15. His advice for writers, part one: Be flexible. “I think all of being creative is about being flexible, and not getting into any fixed ideas,” he tells up-and-coming scribes. “I’d watch (as I came up) how the writer’s room worked – it would be 6 people pitching on a variation of ‘We’re not open all night’ and one person saying ‘What if a car drives through the front of the building’ – it’s really trying to stay flexible and not get trapped into one way of thinking.”

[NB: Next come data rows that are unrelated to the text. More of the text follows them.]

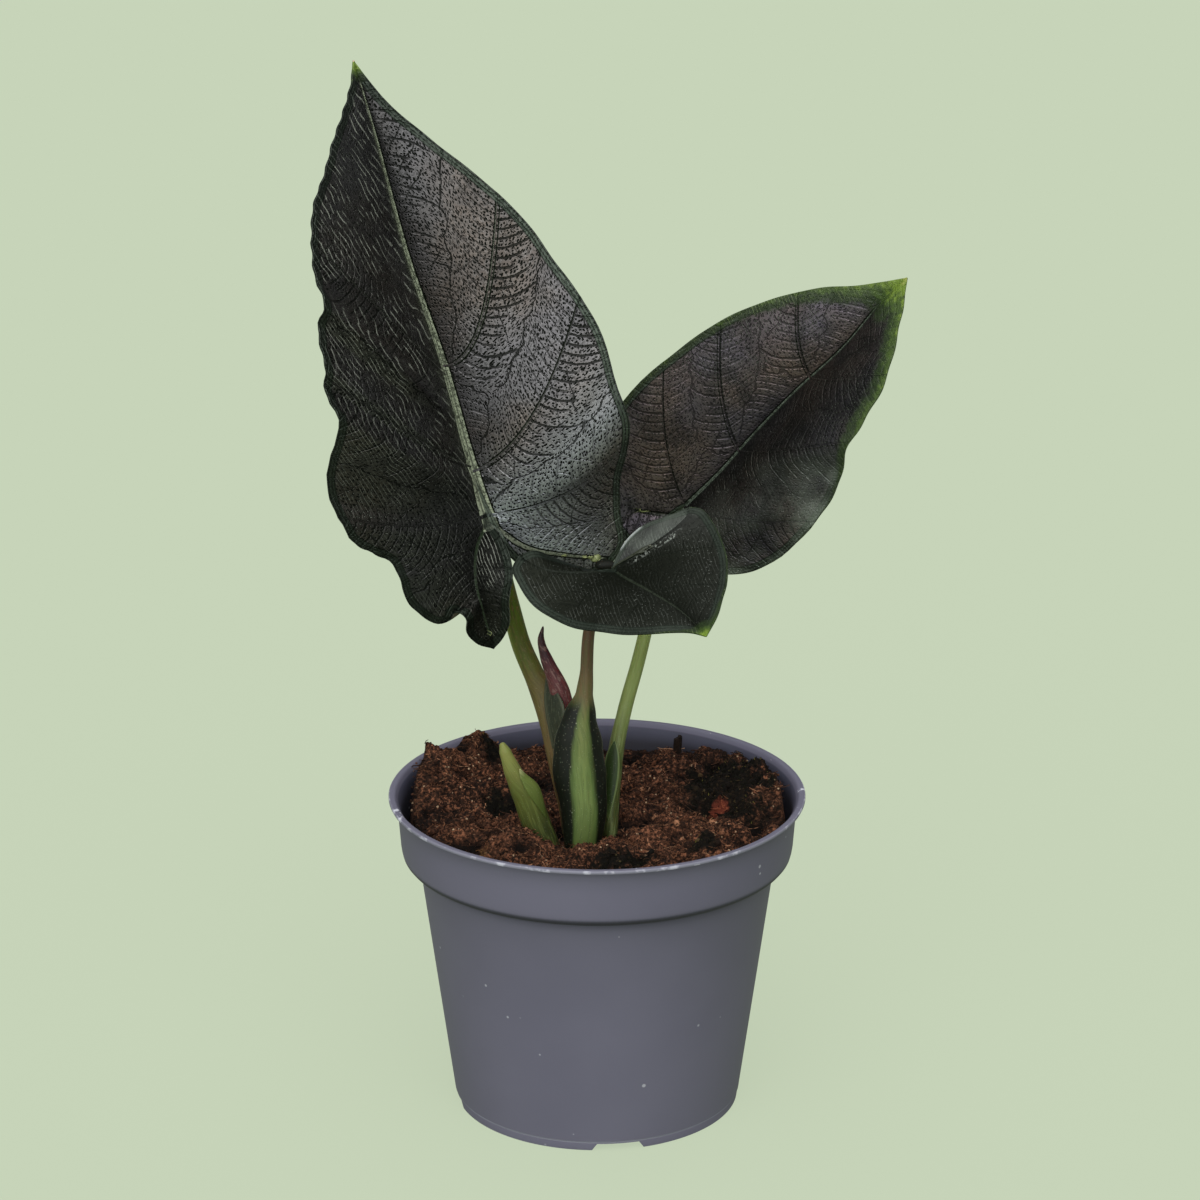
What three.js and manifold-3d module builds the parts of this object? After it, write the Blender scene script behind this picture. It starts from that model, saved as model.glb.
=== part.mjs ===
// A young dark velvet-leaved alocasia in a 12 cm nursery pot.
// Millimetres, +Z up. The origin is the middle of the pot's underside, on the surface it stands on.
// -Y is the side that the small cupped leaf leans out of, and +X is where the right leaf points.

import * as THREE from 'three';
import { mergeVertices } from 'three/addons/utils/BufferGeometryUtils.js';
import Module from 'manifold-3d';

const wasm = await Module();
wasm.setup();

// Driving dimensions

const GAP = 0.3;
const FRONT = new THREE.Vector3(0, -1, 0);

const POT = {
  rimRadius: 60,
  height: 94.2,
  lipThickness: 1.1,
  wall: 1.05,
  collarTopRadius: 57.6,
  collarLowRadius: 56.6,
  collarLowHeight: 79.5,
  collarFoot: [[54, 75.3], [55.7, 76.3], [56.3, 77.6]],
  collarFootInside: [[54.9, 78.1], [53.5, 76.5]],
  bodyTopRadius: 51.5,
  bodyTopHeight: 74.5,
  footRadius: 41.1,
  footHeight: 2.8,
  footRing: 1.8,
  floorUnderside: 2.6,
  floorThickness: 1.3,
  hubRadius: 7,
  segments: 60,
};
const NOTCH = { count: 4, firstDegrees: 8.5, bottomWidth: 16.5, topWidth: 12.2, height: 2.2 };
const DRAIN = { count: 8, radius: 3.2, circle: 28, sides: 14 };
const SOIL = {
  level: 89,
  rings: 12,
  segments: 60,
  edgeFrom: 0.86,
  edgeFall: 1.2,
  edgeGap: 1.2,
  raggedness: 0.5,
  wallGap: 0.35,
};
const HOLE_DEPTH = 1;
const BLADE_THICKNESS = 0.8;

// Colours

function material(color, roughness) {
  return new THREE.MeshStandardMaterial({ color, roughness, metalness: 0 });
}
const POT_PLASTIC = material(0x62656f, 0.5);
const COIR = material(0x4a2c1e, 0.95);
const DARK_BLADE = material(0x1d2420, 0.45);
const GREEN_STALK = material(0x5c7a33, 0.45);
const SHEATH_GREEN = material(0x4a6b38, 0.45);
const MAROON = material(0x5a2a33, 0.5);
const CORM_BROWN = material(0x6b4a35, 0.9);

// Helpers

const point = ([x, y, z]) => new THREE.Vector3(x, y, z);
const smoothCurve = (points) => new THREE.CatmullRomCurve3(points.map(point), false, 'centripetal');
const radians = THREE.MathUtils.degToRad;

// Values between stations of [share, value, value, ...]; ease 0 is straight, 1 is fully smoothed
function interpolate(stations, at, ease) {
  const next = stations.findIndex(([u]) => u >= at);
  if (next <= 0) return stations[next === 0 ? 0 : stations.length - 1].slice(1);
  const [low, high] = [stations[next - 1], stations[next]];
  const straight = (at - low[0]) / (high[0] - low[0]);
  const share = THREE.MathUtils.lerp(straight, THREE.MathUtils.smoothstep(straight, 0, 1), ease);
  return low.slice(1).map((value, i) => value + (high[i + 1] - value) * share);
}

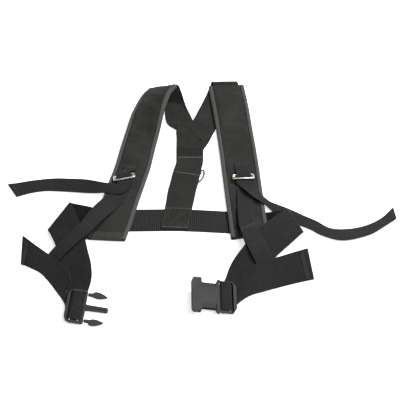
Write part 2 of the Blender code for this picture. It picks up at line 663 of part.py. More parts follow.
def build_female():
    """The half with the mouth: a shell open at one end and both sides, finger scoops, and a webbing frame."""
    edge = BUCKLE_HALF - 0.5
    shell = [(-11, edge - 1), (-15, edge - 1), (-18, 24.5), (-40, 24.5), (-43, edge), (-55, edge), (-58, 28)]
    shell += [(x, -y) for x, y in reversed(shell)]
    body = plate("buckle_female", female_at, shell, -5.6, 5.6, PLASTIC)
    frame = [(12, edge - 1.5), (17.5, 21), (17.5, -21), (12, -edge + 1.5), (-13.5, -edge + 1.5), (-13.5, edge - 1.5)]
    opening = rounded(-12, -SLOT_HALF, 12, SLOT_HALF, 1.0, 1)
    combine(body, plate("female_frame", female_at, frame, -2.5, 3.4, group=CUTTERS), "UNION")
    combine(body, plate("female_opening", female_at, opening, -9, 9, group=CUTTERS), "DIFFERENCE")
    combine(body, prism("female_web_bar", female_at, WEB_BAR, -SLOT_HALF - 1.2, SLOT_HALF + 1.2, group=CUTTERS), "UNION")
    for sign in (-1, 1):
        scoop = [(13.5 * sign, 5.7), (13.5 * sign, 9), (40 * sign, 9), (40 * sign, 1.5), (24.4 * sign, 1.5)]
        combine(body, prism(f"female_scoop_{sign}", female_at, scoop, -42, -17.5, group=CUTTERS, lengthwise=True),
                "DIFFERENCE")
    # The mouth, the deep middle for the guide, and two low channels where the prong heads spring out at the sides.
    combine(body, box("female_mouth", female_at, (-70, -26.3, -4.2), (-44.5, 26.3, 3.3), group=CUTTERS), "DIFFERENCE")
    combine(body, box("female_deep", female_at, (-46, -12.4, -3.9), (-17, 12.4, 3.1), group=CUTTERS), "DIFFERENCE")
    combine(body, box("female_sides", female_at, (-46.5, -40, -4.1), (-19, 40, 0.2), group=CUTTERS), "DIFFERENCE")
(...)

16. His advice for writers, part two. Jump off the cliff. “You have to choose something to write that you really want to write, and you have to make mistakes,” he warns. “You have to take the pressure off yourself that you have to be good from the start, and just start the process. Keep pushing yourself, and remember that nobody writes great stuff on the first draft. But you have to do a first draft to get past it.” Furthermore, he finds that there’s “an audacity that comes with any creative enterprise. I mean, I don’t think I would have written my first spec script if I had known how unlikely it was to get a writing job. And I don’t think I would have tried creating ARRESTED if I really thought ‘look at the data of what’s already been developed. they won’t make this’ but I should have – that was the evidence that existed. I don’t think I would have included all the stuff about Saddam Hussein in Season 1 if I’d done the math on the likelihood of getting through an entire season to reveal the punchline. And I think that everyone has to jump off that cliff and make that assumption in their own work – because the truth is, even if it doesn’t happen, you have a more interesting life if you’re to sit down and write a novel than doing the math on the likelihood of it getting published.”